Anyway, I only write this because from the look of it, this weekend will be those days.  It’s started to happen already, but I reckon by Monday the trees on all the roads will be back to bare branches.

Winter is coming…


An Unholy Clusterfuck

It seems at the moment like there’s a massive conspiracy going on that makes access from my area to Milton Keynes into an absolute nightmare.

Last month, the Highways Agency started work on the M1 from J13 to 16, installing “smart motorways” stuff, and shoving in a dirty long 50mph speed limit, enforced by average speed cameras. (And there’ll be a post on those some other time)   That work is going on ’til March 2022.

Next month, Bedfordshire and Milton Keynes councils are starting the second phase of their joint project to make the A421 dual-carriageway between J13 of the M1 and Milton Keynes.  That’s going to have a 40mph limit on it, and will be in place ’til the end of 2020.

So for the next 18 months minimum, the two primary routes into Milton Keynes will be speed-limited and being worked on at the same time.
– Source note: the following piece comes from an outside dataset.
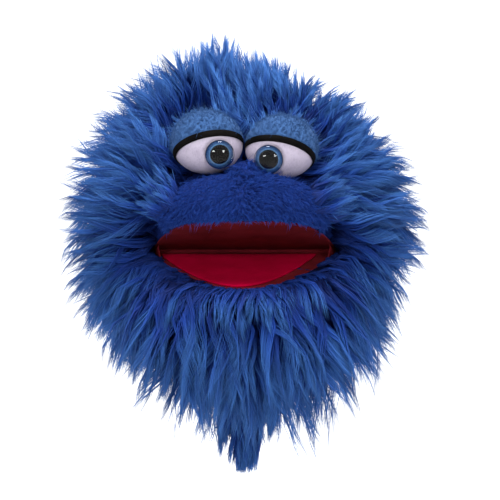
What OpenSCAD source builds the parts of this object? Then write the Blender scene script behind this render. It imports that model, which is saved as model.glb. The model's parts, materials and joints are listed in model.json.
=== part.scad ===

And then just to top things off, one half of the other primary route (on the other side of Milton Keynes) is undergoing resurfacing work for the next couple of months – which means that my only other primary route is going to be handling all the traffic that should be on that one.

Like I said, it’s all just seeming like either a sinister plot, or a massive organisational clusterfuck.  Both of which have the same results, when all’s said and done.